Thursday, October 17, 2013

Pumpkin seed oil!

It's autumn in Canada, which means the leaves are turning all kinds of shades of orange before they fall off, the squirrels in my yard are collecting their winter nuts from under my walnut tree, and the air is getting slightly nippier. It also means pumpkin spiced everything everywhere you go. In tribute to the season, I thought I'd use pumpkin seed oil in a few products I like to have around for the colder months of the year.

I'm not really affected much by the cold and I tend to wear shorts or capri pants all but one or two weeks of the year, which means I need even more moisturizing and repairing when I get home at night! 

So what's the deal with pumpkin seed oil (INCI Curcubita pepo (pumpkin) seed oil)? It's a high linoleic acid oil with 12 to 18% palmitic acid (C16), 5 to 8% stearic acid (C18), 24 to 41% oleic acid (C18:1), and 18 to 62% linoleic acid (C18:2), with an average of 50% or so.

Pumpkin seed oil contains tocopherols (Vitamin E), but the amount can differ with the time of year the pumpkins grew, where the pumpkins grew, and how the oil processed. It can range from as low as 150 ppm - not much - to 1575 ppm, which is quite a lot!

The darker colour of pumpkin seed oil comes from the carotenoids - a type of flavonoid - at about 15 ppm. It isn't a lot, but it behaves as a Vitamin A precursor and free radical scavenger. We also find caffeic acid, also found in coconut oil and mango butter, which is a great anti-oxidant. 

The phytosterols in pumpkin seed oil - ß-sitosterol at about 249 milligrams per kilogram of oil - offer help with reducing redness and inflammation as well as soothing dry and itching skin.

The oleic acid in pumpkin seed oil offers skin softening and moisturizing properties, as well as cell regenerating and anti-inflammatory benefits. The linoleic acid helps with skin's barrier repair and reduction of transepidermal water loss. The tocopherols offer anti-oxidizing effects with softening, and the carotenoids offer free radical scavenging. And the phytosterols can help with dry and itchy skin, as well as anti-inflammatory features.

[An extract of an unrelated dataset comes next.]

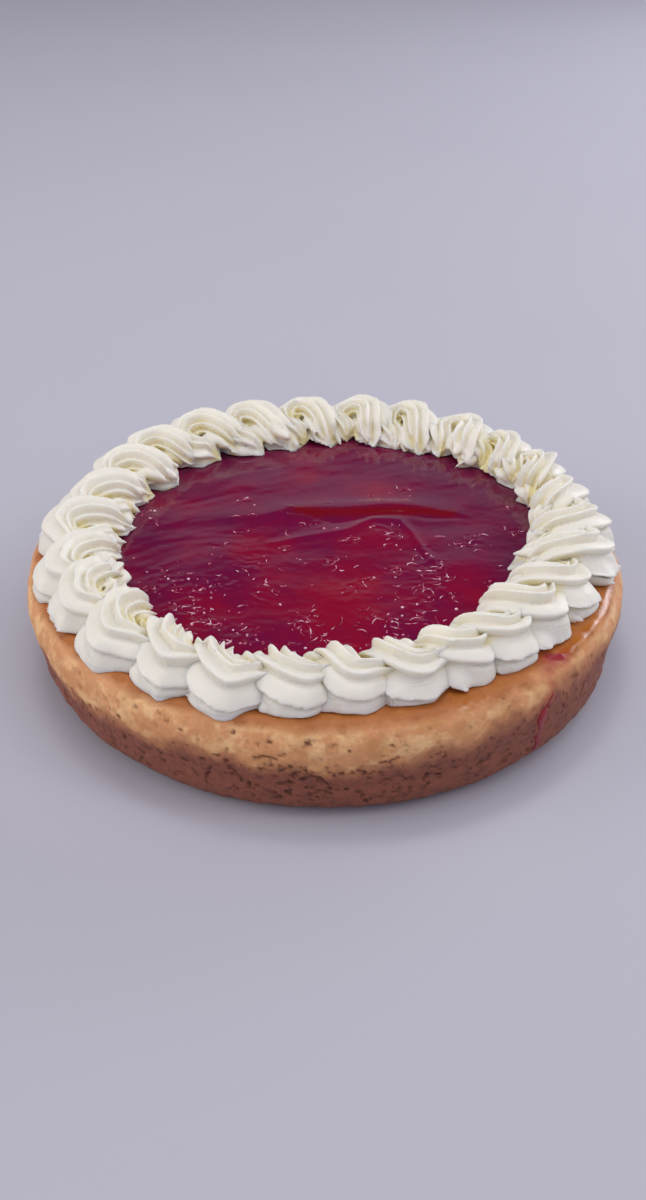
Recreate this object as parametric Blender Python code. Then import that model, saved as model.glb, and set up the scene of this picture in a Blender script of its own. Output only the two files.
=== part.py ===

Pumpkin seed oil can have a shelf life of 6 to 12 months. (The reason for the variability is the variable amount of tocopherols.) I would stay on the safe side and call it 6 months unless you add up to 0.5% Vitamin E to the bottle the moment you open it.

I'd compare pumpkin seed oil to rice bran oil or sesame oil. It's a medium weight oil with a nice balance of oleic and linoleic acids. Try using it where you might use those two oils. As well, try it in a facial moisturizer or serum, anywhere you want some Vitamin A free radical scavenging.

Join me tomorrow as we start a series of making products with pumpkin seed oil! 


Anonymous said...

hi susan!
cant wait for everything pumpkin :D

can I pls ask if any recipes on your website are suitable for babies? (6 mth old; no allergies of any sorts; has a little dry butt!) is the 6 ingredient anti-itch lotion ( a good choice?

xo eeting
thank you for your time once again.

Susan Barclay-Nichols said...

Hi eeting. I'm not comfortable recommending anything for babies as I don't know the babies in question. I have a zinc oxide recipe I've given out to many parents and they report being happy with it, but I'm still wary of suggesting it for little ones as parents can get very anxious these days, and I would hate for someone to think something I made or suggested to be made had made the child break out or go red or something else. Please forgive my paranoia...

Anonymous said...

hi susan. thank you for your reply. i do appreciate your honest and upfront point of view on things. :) and I totally see your point!